Matic "6" vs Matic "8" e a importância de Perez
Entre a primeira e segunda partes do Benfica salta a vista o desempenho da equipa na fase de construção. Aqui, parece-me, importa reflectir sobre as características dos papeis dos médios da equipa. O "6", no modelo de Jesus, tem uma envolvência quase inevitável na fase de construção da equipa, baixando muito e assumindo o jogo de forma confortável muitas vezes mesmo na linha dos centrais e quase sempre de frente para a oposição. O "8", porém, tem outra exigência, necessitando de se movimentar muito mais para oferecer soluções de passe em linhas um pouco mais adiantadas. É aqui, na diferença entre estes dois papeis, que reside o grande problema de Matic quando passa de "6" para "8". Em particular, quando os adversários adiantam um pouco mais a presença pressionante da linha média, como aconteceu por exemplo em Setúbal ou em Guimarães, o médio sérvio sente muitas dificuldades em manter a sua influência no jogo. E, para uma equipa que joga apenas com dois médios, é fundamental que isso não suceda com o seu "8". Já Enzo revela outra capacidade de envolvência e imunidade às variações na estratégia pressionante dos adversários, e daí o Benfica ter dado um salto qualitativo assim que o fez regressar a uma zona mais central. Uma evidência da importância do argentino na dinâmica do actual futebol do Benfica.
O valor de Rodrigo
Com tanta gente a sugerir a mudança para o 4-3-3, esta parece ser uma posição pouco valorizada em termos mediáticos. A minha opinião, porém, é que o papel de Rodrigo tem sido dos mais valiosos no jogo do Benfica, e parece-me muito questionável que se sugira que a equipa possa abdicar de uma unidade com as suas características e rendimento. Em particular, Rodrigo tem sido o "9-10" que Jesus tardou em encontrar no inicio de época, nomeadamente com o falhanço da aposta em Djuricic. A verdade é que não é fácil encontrar jogadores que possam preencher todos os requisitos desta posição, sendo necessário uma boa capacidade de movimentação para aparecer a jogar de costas em zona entrelinhas e, depois, sendo também importante que exista o instinto e qualidade para fazer a diferença em zonas de finalização. O exemplo que vem à memória no caso do Benfica é, claramente, Saviola, mas na ressaca do eclipse do argentino não tem sido fácil a Jesus encontrar novas soluções. Ora, Rodrigo tem interpretado este papel com grande qualidade, quer aparecendo muito bem entrelinhas, quer sendo uma unidade determinante em termos de presença nas zonas decisivas. Uma dupla influência que, na minha interpretação, acrescenta muito valor ao futebol do Benfica.

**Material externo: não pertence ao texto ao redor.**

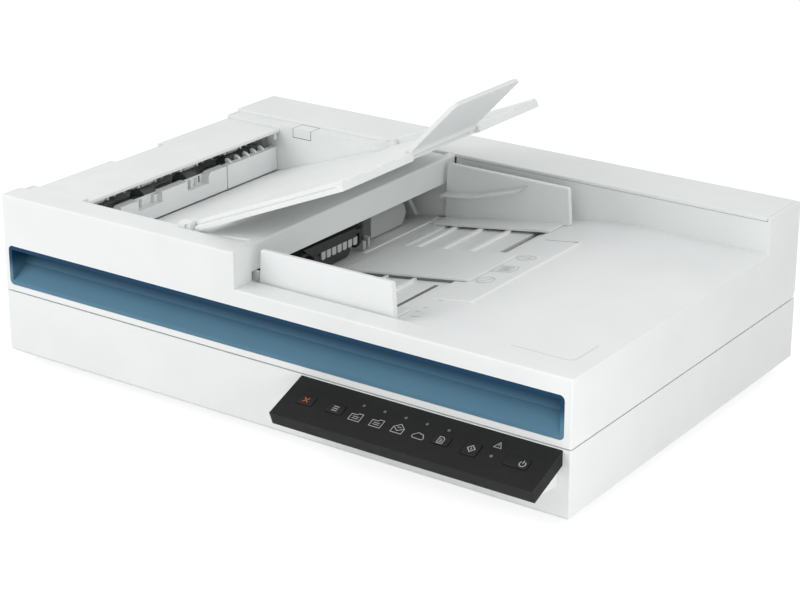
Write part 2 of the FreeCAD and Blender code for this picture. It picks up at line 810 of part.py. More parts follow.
def hinge_knuckles():
    leaves = []
    for x0 in hinge_places():
        block = box(x0, x0 + hinge_wide, hinge_y - 17, hinge_y - 11.5, lid_floor, lid_floor + 6)
        arms = [block]
        for a in (x0, x0 + hinge_wide - hinge_ear + fit):
            b = a + hinge_ear - fit
            arms.append(box(a, b, hinge_y - 12, hinge_y, hinge_z - 0.4, hinge_z + hinge_r))
            arms.append(rod_x_axis(hinge_y, hinge_z, hinge_r, a, b))
        leaf = joined(arms)
        bore = rod_x_axis(hinge_y, hinge_z, hinge_pin_r + running, x0 - 1, x0 + hinge_wide + 1)
        leaves.append(leaf.cut(bore))
    return Part.makeCompound(leaves)


# ---------------------------------------------------------------- sheet deck
def deck_outline(x0, x1, drop, thick):
    """Outline in XZ of a sheet that follows the deck: level, a gentle bend, then a straight ramp."""
    half = math.radians(ramp_angle) / 2
    reach = ramp_bend_r * math.tan(half)
    steps = 6
    top = [(x1, deck_top - drop)]
    if x1 > ramp_kink_x + reach:
        for i in range(steps + 1):
            turn = 2 * half * i / steps
            x = ramp_kink_x + reach - ramp_bend_r * math.sin(turn)
            z = deck_top - ramp_bend_r * (1 - math.cos(turn))
            top.append((x, z - drop))
    else:
        top = [(x1, ramp_z(x1) - drop)]
    top.append((x0, ramp_z(x0) - drop))
    under = [(x, z - thick) for x, z in reversed(top)]
    return top + under


def input_deck():
    x1 = housing_w - wall
    back = rear_rail_y
    ramp = prism_along_y(deck_outline(rail_len, x1, 0, deck_thick), strip_edge_y, back)
    level = box(rail_len, x1, wall, strip_edge_y, deck_top - deck_thick, deck_top)
    side = prism_along_y([(rail_len, ramp_z(rail_len) - deck_thick), (x1, deck_top - deck_thick - 2),
                          (x1, deck_top), (rail_len, deck_top)], strip_edge_y - deck_side, strip_edge_y)
    deck = joined([ramp, level, side])
    cuts = []
    for y0, y1 in ((strip_edge_y + 1.5, centre_y0), (centre_y1, back - 4)):
        pocket = prism_along_y(deck_outline(pocket_x0, pocket_x1, -1, pocket_deep + 1), y0, y1)
        ribs = [box(x - rib_wide / 2, x + rib_wide / 2, y0 - 1, y1 + 1, 60, 120) for x in rib_x]
        cuts.append(without(pocket, ribs))
    for x, y0, y1 in neck_slots():
        cuts.append(box(x - slot_wide / 2, x + slot_wide / 2, y0, y1, 60, 110))
    pin = rod_z_axis(pinion_x, path_mid_y, 3.0, rack_low - 1, ramp_z(pinion_x) - deck_thick + 1)
    return without(deck, cuts).fuse(pin)


def neck_slots():
    """Slots in the deck that the guides' necks run in: (x, first y, last y)."""
    front_x = slot_x - 2 * pinion_r - rack_back / 2
    low = guide_front_y + 1 - guide_out_travel
    high = guide_front_y + 7.5 + guide_in_travel
    mirror = 2 * path_mid_y
    return [(front_x, low, high), (slot_x + rack_back / 2, mirror - high, mirror - low)]


def centre_panel():
    outline = deck_outline(centre_x0, centre_x1, -centre_thick, centre_thick)
    return prism_along_y(outline, centre_y0, centre_y1)


def width_guide(side, x0, x1):
    """A width guide from x0 to x1: side -1 is the front one, +1 the rear one."""
    inner = path_mid_y + side * guides_apart / 2

    def span(a, b):
        ends = sorted((inner + side * a, inner + side * b))
        return ends[0], ends[1]

    lean = 2.0
    outline = [(x0, ramp_z(x0) + fit), (x1, ramp_z(x1) + fit), (x1 - lean, guide_top), (x0 + lean, guide_top)]
    y0, y1 = span(0, guide_thick)
    blade = prism_along_y(outline, y0, y1)
    parts = [blade.makeChamfer(guide_bevel, level_edges(blade, guide_top))]
    y0, y1 = span(-flange_wide, 0)
    flange = deck_outline(x0 + flange_in, x1 - 2 * flange_in, -fit - flange_thick, flange_thick)
    parts.append(prism_along_y(flange, y0, y1))
    top = [(x0 + 0.4, 97.4), (x0 + 30, 101.8), (x0 + 64.5, 112.6), (x0 + 70, 115.2)]
    under = [(x0 + 65.3, 112.6 - fin_thick), (x0 + 30.4, 101.8 - fin_thick), (x0 + 0.4, 97.4 - fin_thick)]
    y0, y1 = span(-fin_wide, 1)
    parts.append(prism_along_y(top + under, y0, y1))
    return parts, span


def guide_front():
    x0 = bar_x1 + guide_front_past_bar
    parts, span = width_guide(-1, x0, x0 + guide_front_len)
    neck_x = neck_slots()[0][0]
    half = rack_back / 2 - fit
    y0, y1 = span(-7, -1.5)
    parts.append(box(neck_x - half, neck_x + half, y0, y1, rack_low, ramp_z(neck_x) + 1))
    parts.append(rack_bar(slot_x - 2 * pinion_r, -1, y0, path_mid_y + 20))
    return joined(parts)


def guide_rear():
    x0 = bar_x1 + guide_rear_past_bar
    parts, span = width_guide(1, x0, x0 + guide_rear_len)
    neck_x = neck_slots()[1][0]
    half = rack_back / 2 - fit
    y0, y1 = span(-7, -1.5)
    parts.append(box(neck_x - half, neck_x + half, y0, y1, rack_low, ramp_z(neck_x) + 1))
    parts.append(rack_bar(slot_x, 1, path_mid_y - 20, y1))
    return joined(parts)


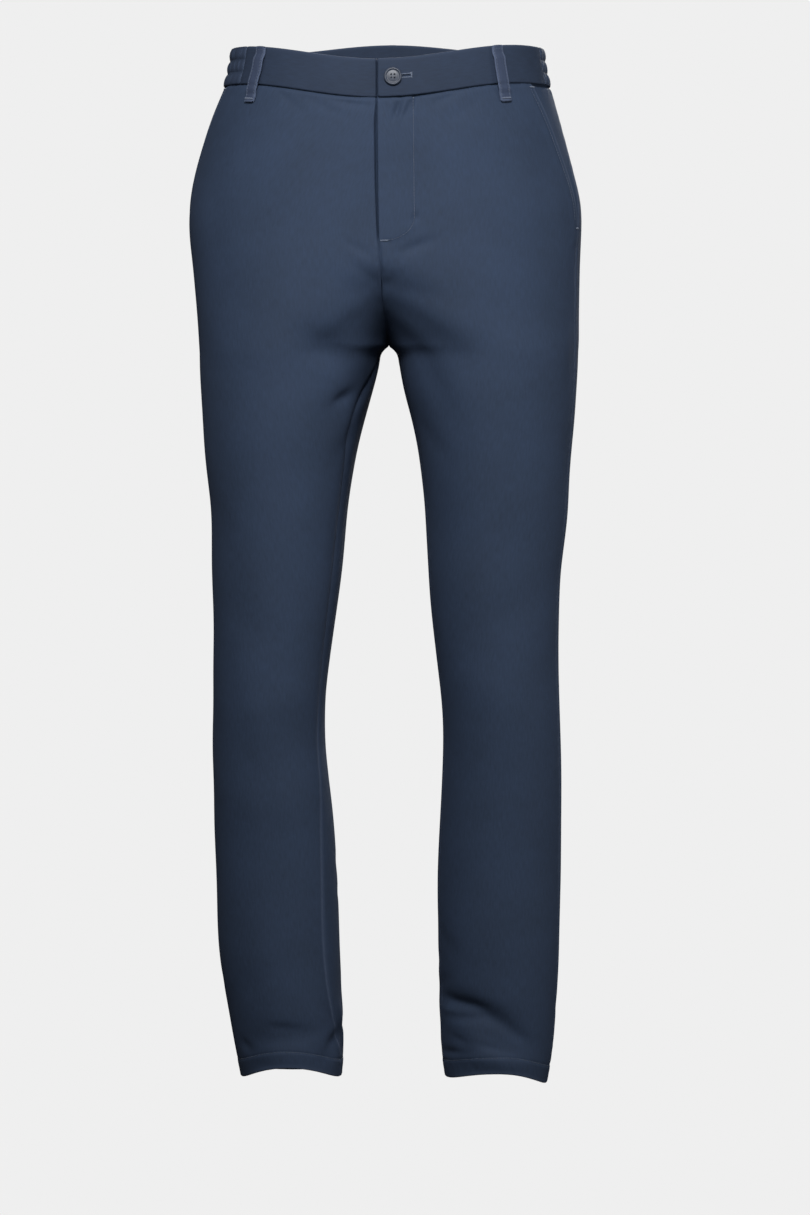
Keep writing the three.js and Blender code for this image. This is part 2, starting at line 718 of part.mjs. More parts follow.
// A dished button with a rounded rim and four holes, its back on z = 0.
function buttonGeometry() {
  const { radius, height: tall, rim, dish, hole, spacing } = BUTTON;
  const profile = [
    [0, 0],
    [radius - rim / 2, 0],
    [radius, rim / 2],
    [radius, tall - rim / 2],
    [radius - rim / 3, tall],
    [radius - rim, tall],
    [radius - rim - dish, tall - dish * 0.8],
    [0, tall - dish],
  ].map(([r, z]) => new THREE.Vector2(r, z));
  const disc = toSolid(new THREE.LatheGeometry(profile, 28).rotateX(Math.PI / 2));
  const holes = [0, 1, 2, 3].map((k) => {
    const angle = radians(45 + 90 * k);
    const drill = new THREE.CylinderGeometry(hole, hole, 4 * tall, 8).rotateX(Math.PI / 2);
    return toSolid(drill.translate(spacing * Math.cos(angle), spacing * Math.sin(angle), 0));
  });
  return toGeometry(holes.reduce((solid, drill) => solid.subtract(drill), disc));
}

const cloth = new THREE.MeshStandardMaterial({ color: 0x3a4660, roughness: 0.85, metalness: 0 });
const plastic = new THREE.MeshStandardMaterial({ color: 0x3c465c, roughness: 0.35, metalness: 0 });

const trousers = new THREE.Group();
function add(name, geometry, material = cloth) {
  const mesh = new THREE.Mesh(geometry, material.clone());
  mesh.name = name;
  trousers.add(mesh);
  return mesh;
}

for (const side of SIDES) {
  const name = sideName(side);
  add(`front_${name}`, wall(frontPanel(side)));
  add(`back_${name}`, wall(backPanel(side)));
  add(`pocket_facing_${name}`, wall(pocketFacing(side)));
  add(`waistband_elastic_${name}`, wall(elasticBand(side)));
  add(`belt_loop_front_${name}`, wall(beltLoop(sideLoop(side, WAIST[side].frontLoop))));
  add(`belt_loop_back_${name}`, wall(beltLoop(sideLoop(side, WAIST[side].backLoop))));
}
add("belt_loop_centre_back", wall(beltLoop(centreBackLoop)));
const leftRow = bandRows(LEFT, WAIST[LEFT].elasticFront, centreTurn(LEFT, true), BAND_CELLS.left, leftBand);
add("waistband_front_left", wall(leftRow));
add("waistband_front_right", wall(rightBand()));
add("waistband_back", wall(backBand()));

// The button sits on the left front of the waistband, its back just clear of the cloth.
const buttonRow = walk(LEFT, BUTTON.depth, WAIST[LEFT].elasticFront, centreTurn(LEFT, true));
const buttonTurn = along(buttonRow, rowLength(buttonRow) - BUTTON.fromEdge).turn;
const buttonHeight = height(LEFT, BUTTON.depth, buttonTurn);
const button = add("button", buttonGeometry(), plastic);
const buttonOut = outward(LEFT, buttonHeight, buttonTurn);
button.quaternion.setFromUnitVectors(new THREE.Vector3(0, 0, 1), buttonOut);
button.position.copy(place(LEFT, BUTTON.depth, buttonTurn, BAND.proud + BAND.lift + SEAM_GAP));

export default trousers;
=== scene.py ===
"""The look of the chino trousers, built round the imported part.

Blender's objects are in metres, +Z up, with the front towards -Y and the garment's left side at +X.
The cloth's form is worked out in millimetres and turned into metres where a mesh is made.
"""

import logging
from dataclasses import dataclass, field
from enum import Enum
from typing import Sequence

import bpy
import numpy as np
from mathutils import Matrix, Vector


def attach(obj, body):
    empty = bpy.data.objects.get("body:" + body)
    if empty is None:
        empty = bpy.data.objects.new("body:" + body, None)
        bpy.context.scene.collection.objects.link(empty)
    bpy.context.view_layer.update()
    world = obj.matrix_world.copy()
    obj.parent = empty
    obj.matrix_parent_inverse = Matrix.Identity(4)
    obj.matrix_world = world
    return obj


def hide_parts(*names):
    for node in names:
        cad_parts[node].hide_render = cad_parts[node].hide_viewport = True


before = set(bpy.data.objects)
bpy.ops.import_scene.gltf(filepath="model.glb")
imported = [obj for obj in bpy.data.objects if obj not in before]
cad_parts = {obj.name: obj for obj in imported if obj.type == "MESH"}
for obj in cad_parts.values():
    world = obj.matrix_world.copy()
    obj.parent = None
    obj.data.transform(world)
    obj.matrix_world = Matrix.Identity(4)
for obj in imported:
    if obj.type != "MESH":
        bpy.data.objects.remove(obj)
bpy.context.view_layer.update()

LOG = logging.getLogger("trousers")
MM = 0.001
ROOT = "root"
Array = np.ndarray
Row = Sequence[float]


class Side(Enum):
    """The garment's own left or right."""

    LEFT = 1
    RIGHT = -1

    @property
    def word(self) -> str:
        """The side as it stands in the names of pieces and nodes."""
        return self.name.lower()


def smooth(start: float | Array, end: float | Array, value: float | Array) -> Array:
    """Rise from 0 at start to 1 at end with level ends.

    Args:
        start: Value up to which the result is 0.
        end: Value from which the result is 1.
        value: Values to place between the two.

    Returns:
        The smooth share of each value.
    """
    share = np.clip((value - start) / (end - start), 0, 1)
    return share * share * (3 - 2 * share)


def bell(value: Array, width: float) -> Array:
    """A soft bump of height 1 about 0, with the given standard width."""
    return np.exp(-0.5 * (value / width) ** 2)


def power(value: Array, exponent: float) -> Array:
    """Raise the size of each value to the exponent and keep its sign."""
    return np.sign(value) * np.abs(value) ** exponent


def uneven(value: Array, pitch: float, shift: float) -> Array:
    """An uneven wave, as in puckered cloth, from about -1 to 1.

    Args:
        value: Places along the cloth.
        pitch: Usual distance from one pucker to the next.
        shift: Moves the wave, so that no two seams pucker alike.

    Returns:
        The wave's height at each place.
    """
    turn = 2 * np.pi / pitch
    slow = np.sin(turn * value * 0.37 + shift * 1.7)
    first = np.sin(turn * value + 1.3 * slow + shift)
    second = np.sin(turn * value * 1.83 + 0.9 * slow + shift * 2.3)
    return (0.65 * first + 0.35 * second) * (0.7 + 0.3 * slow)


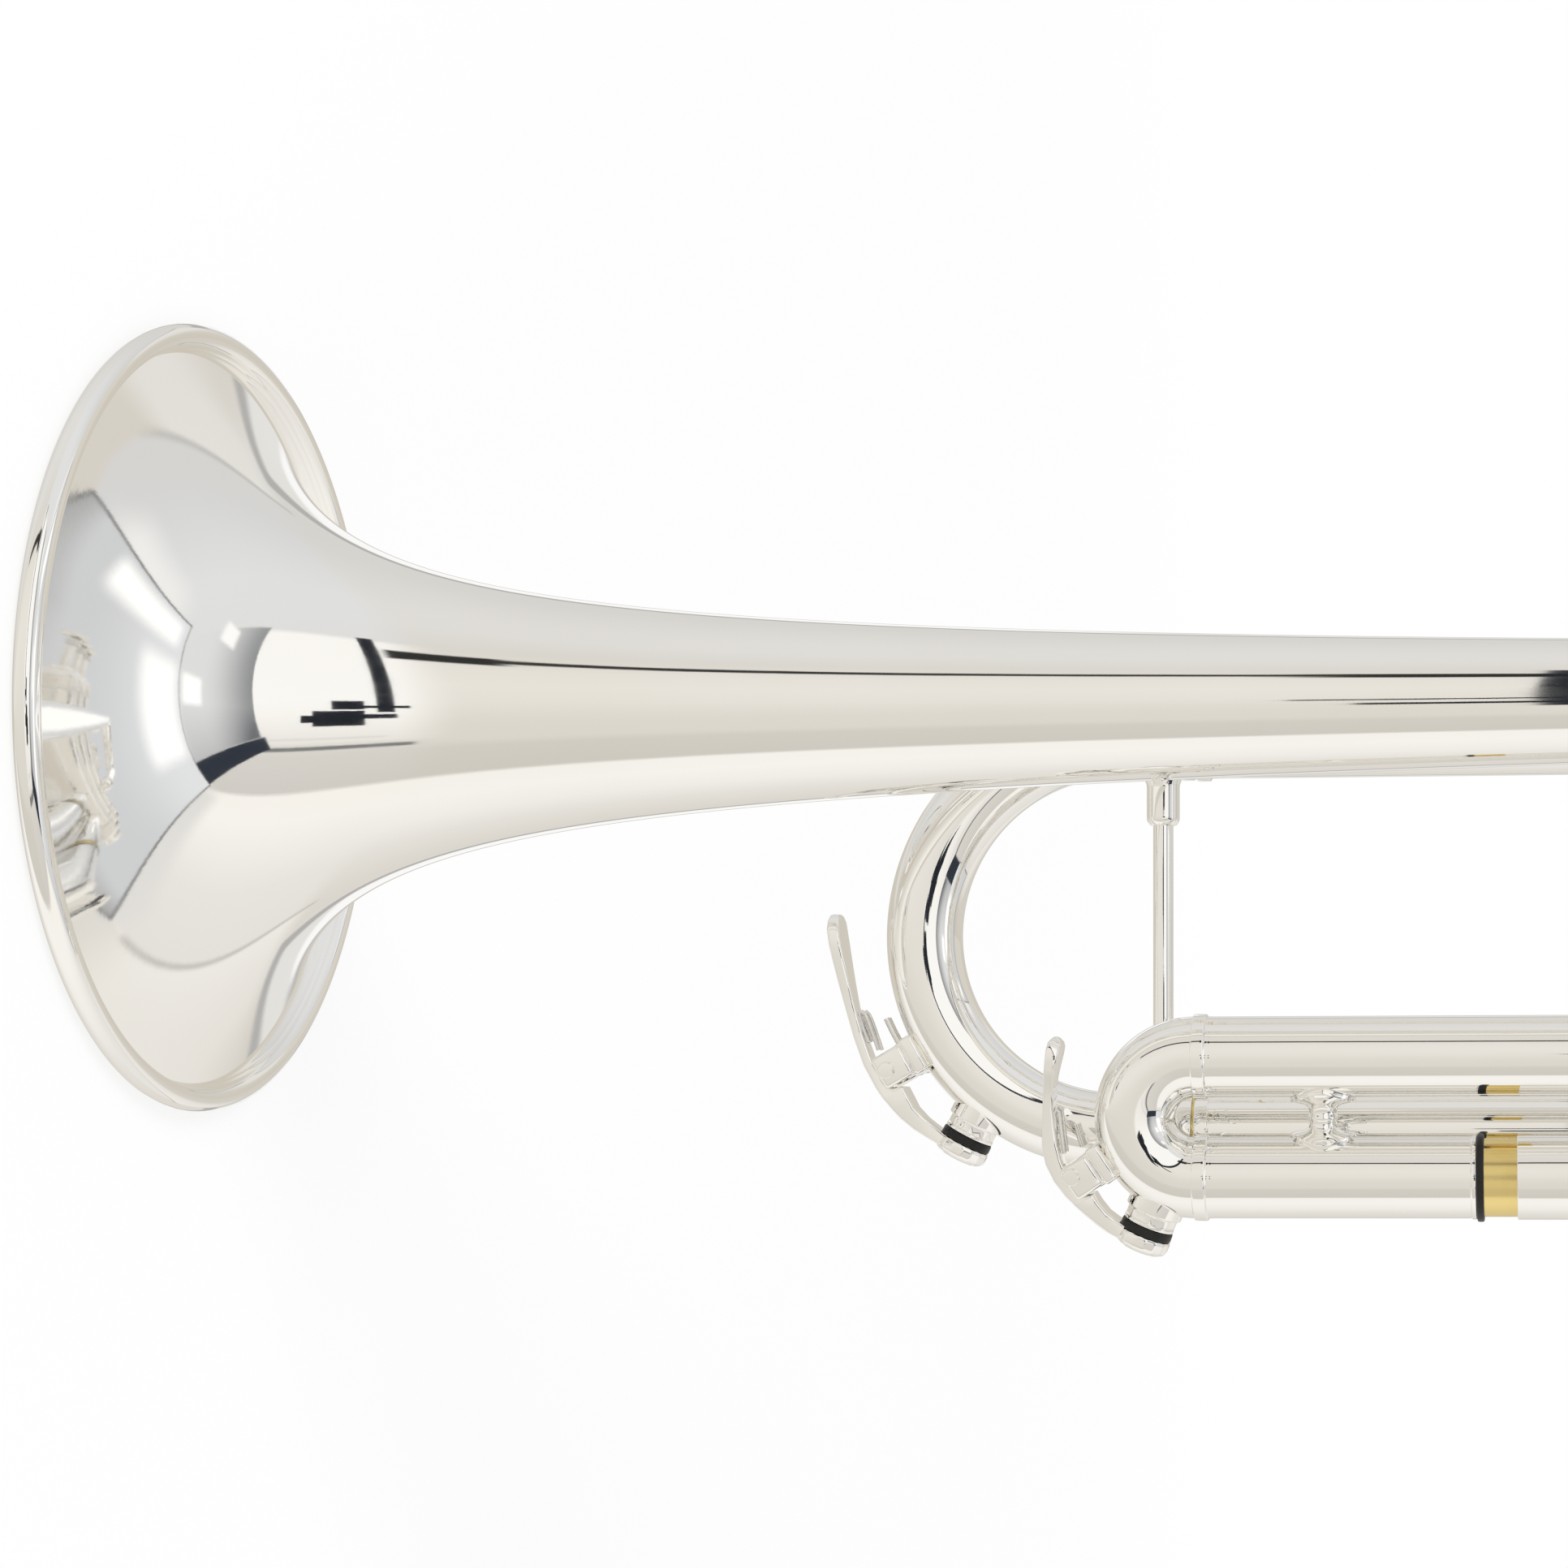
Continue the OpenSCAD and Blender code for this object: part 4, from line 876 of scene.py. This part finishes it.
water_key(
    "main_key", tuning_at, 38.7,
    [(-4.4, 46.9, 47.7, 1.2), (-4.1, 46.7, 48.1, 2.2), (-3, 46.4, 48.3, 3.1), (-1.2, 46.2, 48.3, 3.6),
     (2, 45.8, 47.9, 3.7), (5, 45.5, 47.5, 3.4), (10, 45.2, 47.1, 2.7), (15, 45.2, 46.95, 2.2),
     (21, 45.4, 47.1, 2.1), (27, 45.7, 47.4, 2.2), (32, 45.7, 47.4, 2.4), (33.6, 45.4, 47.35, 2.6),
     (34.6, 44.0, 47.3, 2.8), (35.4, 43.3, 47.2, 2.9), (38, 43.6, 47.05, 2.9), (40.3, 43.95, 46.9, 2.8),
     (43.5, 43.85, 46.5, 2.6), (46, 43.6, 46.0, 2.6), (49.5, 43.4, 45.4, 3.0)],
    (30.5, 43.9), (30.5, 0, 38.4, 45.5, 5.6), (52.4, 10), "tuning_slide", "tuning_water_key", "tuning",
    ([(25.5, 44.1), (22, 43.9), (18.6, 43.9), (17.2, 44.05), (16.4, 44.4), (16.5, 44.8), (17.4, 45.05),
      (20, 45.1), (23, 45.05)],
     [(26.5, 40.6), (23, 40.8), (19.6, 41)]),
)
water_key(
    "third_key", third_at, 16.1,
    [(-30.4, 24.9, 25.6, 0.9), (-29.6, 24.3, 26.1, 1.9), (-28, 23.95, 26.25, 2.9), (-25.5, 23.7, 26.0, 3.4),
     (-21, 23.45, 25.4, 3.5), (-16, 23.2, 24.95, 3.0), (-10, 22.85, 24.5, 2.5), (-4, 22.55, 24.35, 2.2),
     (4, 22.3, 24.5, 2.1), (11, 22.3, 24.9, 2.1), (17, 22.3, 25.0, 2.2), (24, 22.3, 24.7, 2.3),
     (31, 22.2, 24.1, 2.5), (35, 21.6, 23.7, 2.7), (36.6, 20.1, 23.6, 2.8), (41, 20.3, 23.3, 2.8),
     (47, 20.5, 23.05, 2.7), (52, 20.4, 22.9, 2.7), (57, 20.3, 22.6, 3.0)],
    (25, 21.3), (25.5, 8, 15.8, 22.6, 5.6), (65.8, 1.5), "third_slide", "third_water_key", "third",
    ([(15, 21.6), (8, 21.4), (0, 21.5), (-3, 21.7), (-4, 22.1), (-2, 22.35), (4, 22.3)],
     [(14, 18.5), (9, 18.7), (3, 19)]),
)

# ---- first and second slides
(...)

Mudança estrutural quando em vantagem
Para finalizar, uma pequena nota critica à intenção de Jesus em "congelar" os jogos assim chegue à vantagem no marcador. A ideia parece ser mudar de estrutura, nomeadamente retirando uma unidade mais ofensiva para garantir mais presença na linha média. "Congelar" o jogo parece ser uma redução do risco, mas não tem forçosamente se ser. Ou seja, se uma equipa tem dificuldades em controlar o jogo ofensivo do adversário, de facto, fará sentido em concentrar energias na correcção dessa vulnerabilidade mas se, pelo contrário, não for esse o caso, então a equipa estará sobretudo a desperdiçar a oportunidade de materializar a sua superioridade e aumentar a vantagem, o que dilata a exposição ao risco de um golo que no futebol, como sabemos, pode acontecer mesmo quando menos se espera. Em resumo, não discordo da ideia de ter uma alternativa para o melhor controlo defensivo do jogo, mas acho equivocado aplicar estratégias por defeito e sem ter em conta a especificidade de cada situação. E é por defeito que Jesus tem aplicado este plano de jogo.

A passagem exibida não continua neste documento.